Nesta “frustração” reveem-se os mais velhos, que lutaram pela democracia, mas também os “jovens dos trabalhos precários”, que acumulam “três trabalhos para conseguir ter uma casa alugada”.
Quando, na música, aborda o tema da habitação, está a falar da sua vida e da das pessoas à sua volta. “É a vida de muita gente que esta gente conhece”, recorda.
Ao “olhar comum” juntam-se reações muito individuais e cada pessoa sente “de uma forma diferente” cada concerto seu.
É frequente irem ter consigo no ‘pós-palco’. A seguir ao concerto em Sines, tinha um senhor à espera, com dois discos para autografar, em lágrimas. “Isso comove-me”, confessa.
No concerto de Sines, como habitualmente, mostrou os nomes das mulheres assassinadas em contexto de violência doméstica em 2022.
A ideia é que quem nunca passou por uma situação dessas se sinta “parte de um todo” que há que mudar. Por vezes, outras vítimas, que não estão na lista, vêm dizer-lhe que são violentadas e assediadas moralmente, no trabalho e na vida privada, e que se identificam com as suas mensagens.
Nos concertos, Cátia quer destruir palavras como ódio, solidão, desigualdade e motivar “uma preocupação de conjunto” e a defesa da Constituição, que nomeia e volta e nomear.
“Sou mais do que uma Cátia que nasceu no bairro 2 de Abril [em Setúbal], sou uma cidadã de um lugar — de um país, no caso – que tem uma Constituição com uma série de direitos que não estão a ser cumpridos e que nós temos que fazer por cumprir”, insta.
O Músicas do Mundo “é um festival de muitos manifestos, de muita liberdade e onde as pessoas se sentem mesmo quase auspiciosamente livres para se expressarem no público”, classifica.
Atenta aos pormenores, diz que quando chegou a Sines, “uma das coisas” que identificou logo como “amor” foi “ver os trabalhadores, nos seus uniformes, aqueles trabalhadores que normalmente são muito secundarizados”, a comerem no castelo, “no sítio onde os artistas comem, no sítio onde a imprensa tem acesso, no sítio que é nobre”.
“Isso para mim é amor e é respeito. E o amor passa muito pelo respeito”, vinca.
Sobre a recente nomeação para os Globos de Ouro como melhor intérprete musical, A Garota Não relativiza e diz que fica “dividida” sobre o processo de escolha.

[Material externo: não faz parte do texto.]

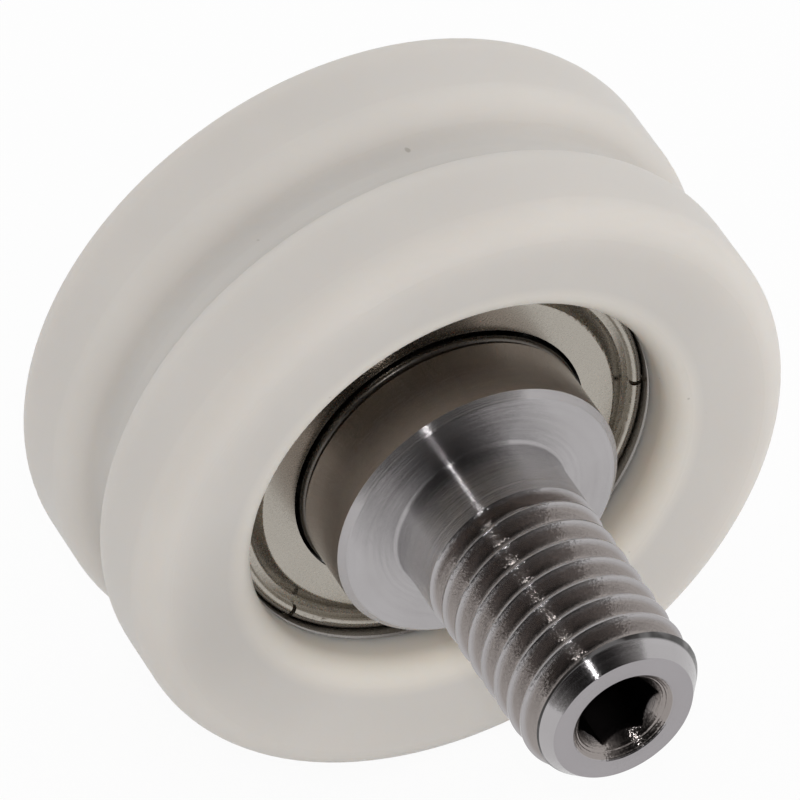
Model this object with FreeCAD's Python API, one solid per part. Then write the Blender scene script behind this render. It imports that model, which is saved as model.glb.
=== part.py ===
import FreeCAD, Part
import math
import os

# Grooved nylon roller for a sliding door, on a shielded ball bearing and a threaded steel axle.
# Millimetres. The axle lies along Y, its threaded tip towards -Y, and +Z is up.
# The origin is on the axle's axis, in the plane of the collar's front face, where the door hanger seats.

# Roller
root_wall = 3.1           # nylon between the bearing and the groove's root
wheel_w = 16.15           # front face to rear face
wheel_setback = 1.2       # the roller's front face lies this far behind the collar's front face
flange_edge_r = 1.6       # rounding at the outside of each flange
groove_mouth = 3.9        # groove width where its flanks would meet the flange lands
groove_depth = 1.9
groove_flank = 66.0       # slope of the flanks against the axis, degrees
groove_lip_r = 1.95
groove_root_r = 1.15
rim_face_w = 2.2          # flat outer band of each side face, edge rounding included
dish_depth = 0.6          # the side faces sink by this much towards the bore
dish_blend_r = 6.0
lip_edge_r = 1.4          # the lips reach in to the edge of the shields' recess

# Ball bearing, 12 x 28 x 8
bearing_bore = 12.0
inner_ring_wall = 2.3     # from the bore to the inner ring's shoulder
inner_land = 1.7          # from that shoulder to the balls' pitch circle
outer_land = 1.6          # from the pitch circle to the outer ring's shoulder
ball_d = 4.762
ball_side_room = 1.619    # between a ball and the plane of the bearing's side
bearing_setback = 4.4     # the bearing's front plane lies this far behind the collar's front face
ring_edge_r = 0.3
ball_count = 8
first_ball_angle = 90.0   # angles run from +X towards +Z, degrees
race_conformity = 0.52    # race radius as a share of the ball's diameter
race_clear = 0.02         # radial play between ball and race

# Bearing cage: two pressed halves with rivets between the pockets
cage_t = 0.3
cage_w = 1.4
pocket_clear = 0.05
rivet_shank_d = 0.9
rivet_head_d = 1.3
rivet_head_h = 0.32
rivet_head_edge_r = 0.25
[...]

Mas sente-se lisonjeada, até porque não vem da indústria musical nem se move no circuito comercial, apostando na edição de autor e na produção caseira.
“Depois há toda aquela preocupação ‘qual é o vestido que vou levar, qual é o cabeleireiro que me vai pentear?’ e estar na música para mim é muito longe disso”, descarta.